LFP LifePO4 series voltage charts

This much more closely matches the discharge curve of a 12-volt lead acid battery. 12-volt inverters and many other 12-volt devices are actually made to run at the voltage range of a vehicle. This means that you can run just about any device that was made to run in an automobile directly from a 4S LFP battery without using any kind of regulator.

How To Pick A BMS For A Powerwall

The BMS is the heart and brain of the battery. It decides if current flows in or out of the battery or not. If it's a smart BMS, it will also provide an interface for you to monitor your battery's individual cell group voltages. For a more detailed explanation on picking a battery management system, we wrote a guide to help you choose the right BMS for your project. 

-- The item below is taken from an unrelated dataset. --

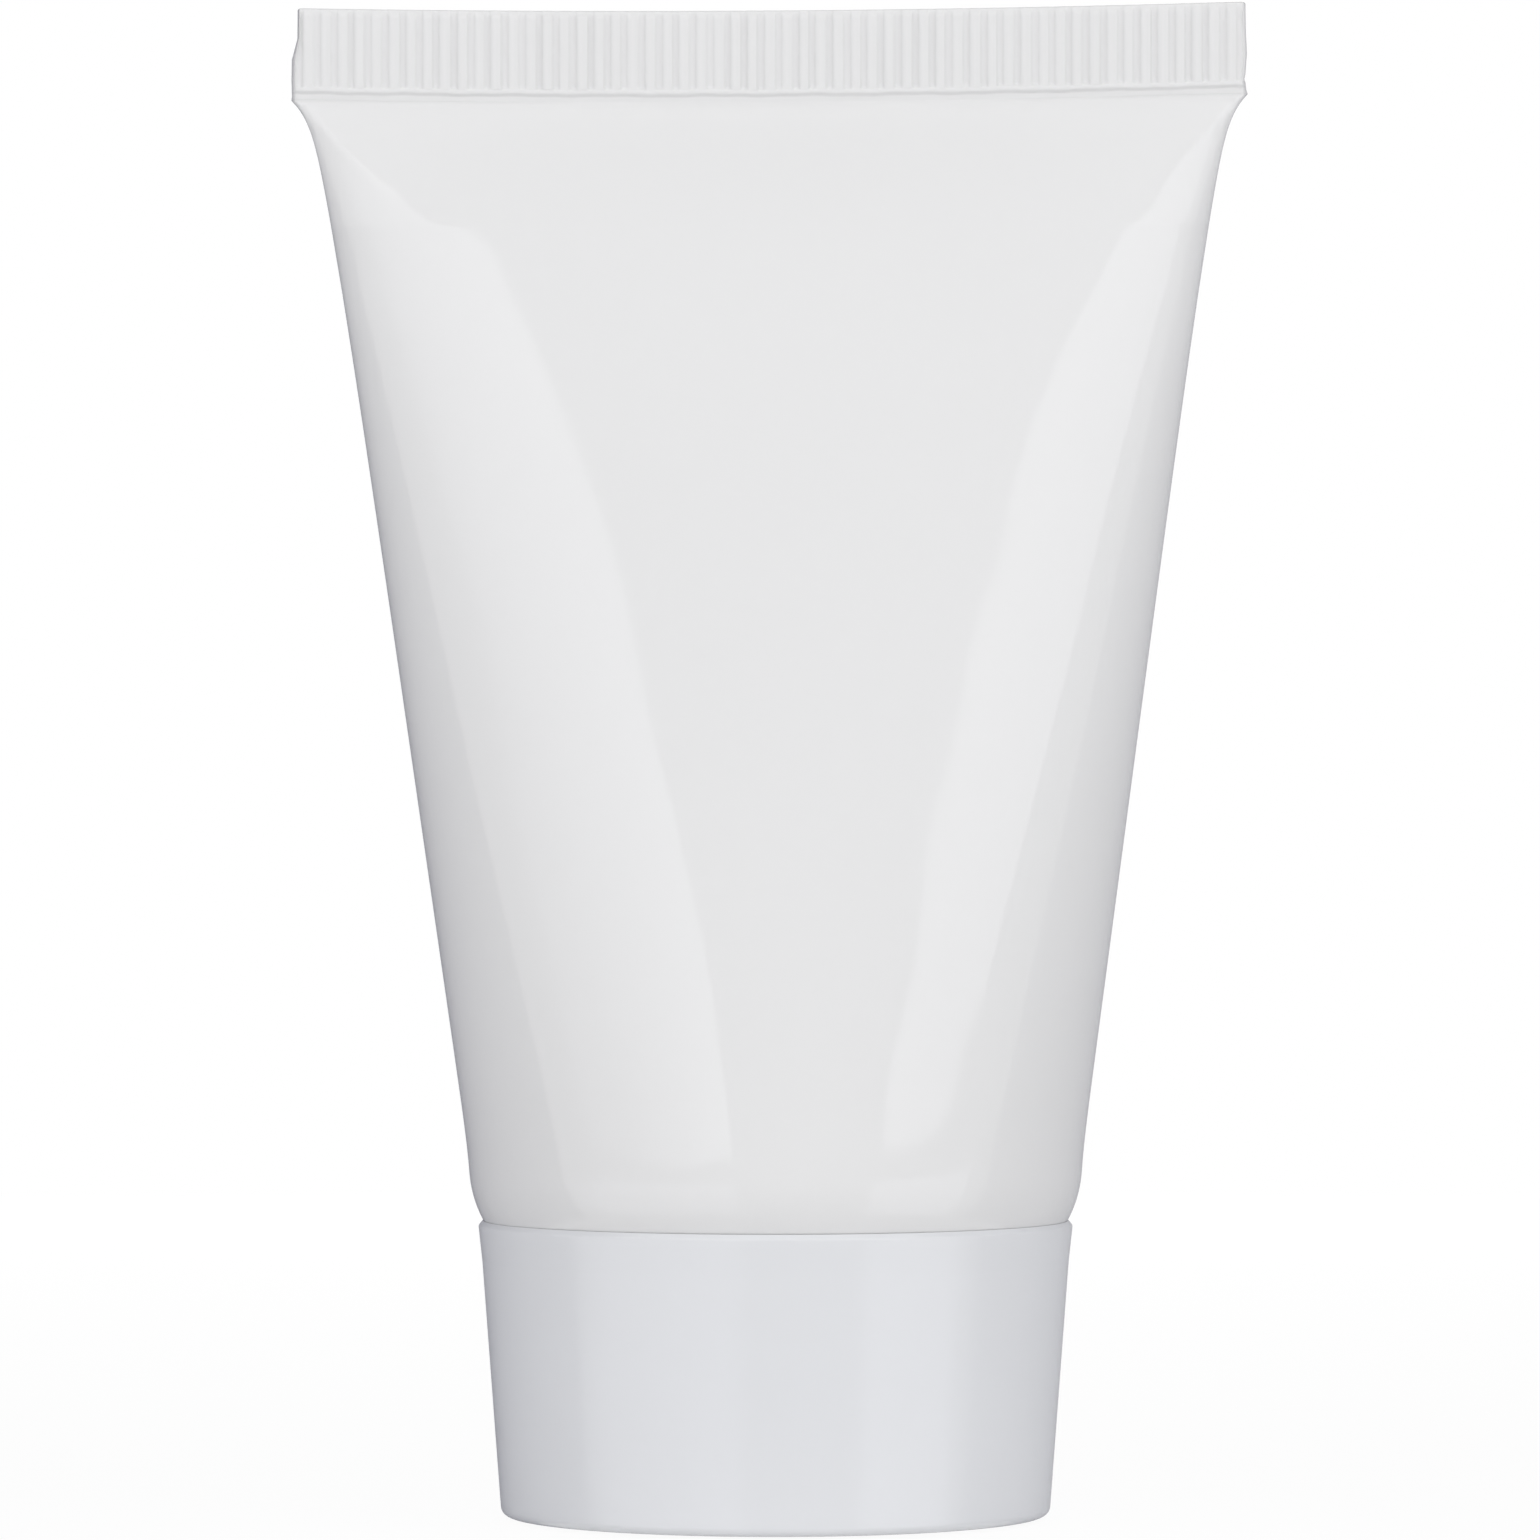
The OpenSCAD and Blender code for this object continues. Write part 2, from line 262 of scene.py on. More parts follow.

A BMS is an N-Channel device. What that means is that they only operate on the negative side of the circuit. The positive from the battery pack connects directly to the positive of the load. The negative from the battery pack goes into the BMS and then out of the BMS into the load. 

With this setup, the BMS is able to either block or allow the flow of current on the negative side. Because a circuit is, well, a circuit, all you have to do is block one side to turn it off. BMS boards are rated for a certain amount of current. Just like the other things in this article, it's best to add 20 percent to the actual amount of current you need to give your BMS some breathing room.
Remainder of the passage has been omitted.